# tool tote



## rwyoung (Aug 3, 2008)

Well, once a month at the Kansas City Woodworker's Guild Hall we have a "special interest group" meeting to discuss handtools and handtool techniques.

Anyway, I've been taking some heat because I've been bringing my toys in a cardboard box. Decided to make a tool tote to cart stuff about. This is based on one I saw in a book by Steve Olesin. Interlibrary loan is a wonderful thing.

About 25" x 9" by 4" deep. I picked up some clear pine and started hacking. Handcut dovetails and through mortise and tenons. Not my best job ever on dovetails, a few gaps. But then, its a bang-about box.

Sorry Harry, no tutorial. It took me about the full 8 hour day to get this done in time for tomorrow's meeting. 

p.s. And I went all out and did hide glue too. Picked up a $10 electric mini-kettle to make my glue pot. Glue goes in a mason jar, mason jar goes into kettle. Lit drops down to keep all the water from evaporating. At its lowest heat setting, the kettle keeps things right around 150F which is a good temp for hot hide glue.


----------



## Bob N (Oct 12, 2004)

Great job on the tote Rob and the dovetails are excellent too.
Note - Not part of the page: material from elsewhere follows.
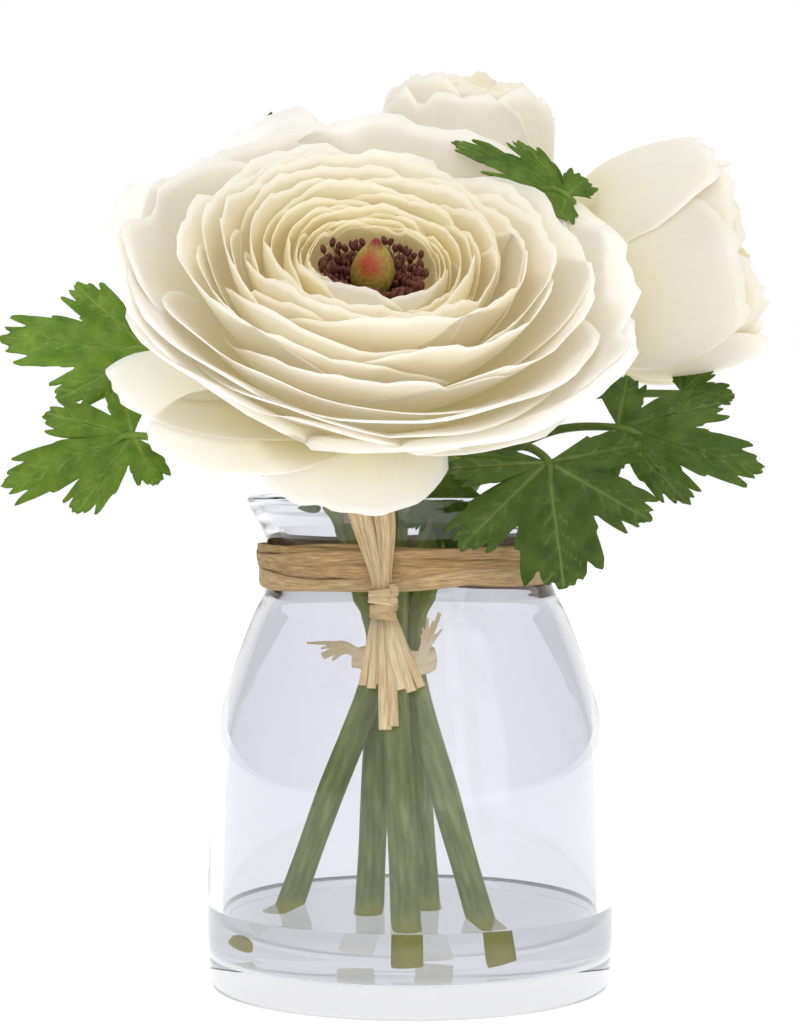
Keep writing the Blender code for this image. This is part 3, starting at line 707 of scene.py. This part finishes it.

I sure wish we had a hand tool club around my parts, I would love to have others to pick up tips from.

Thanks for sharing the tote!


----------



## drasbell (Feb 6, 2009)

yes I agree truly nice work, and dido on the club thing you all should think about a road trip next meeting


----------



## timbertailor (Oct 4, 2009)

Nice job! I want to make some tote boxes soon, myself. I am tired of my glue bottles and associated articles falling over and never being in the right place.

I was just going to dado it together but you have shamed me into doing some pin and tail work.

Thanks again for taking time to share.


----------



## rwyoung (Aug 3, 2008)

I'm going to take this opportunity to pump up the KCWG if you don't mind...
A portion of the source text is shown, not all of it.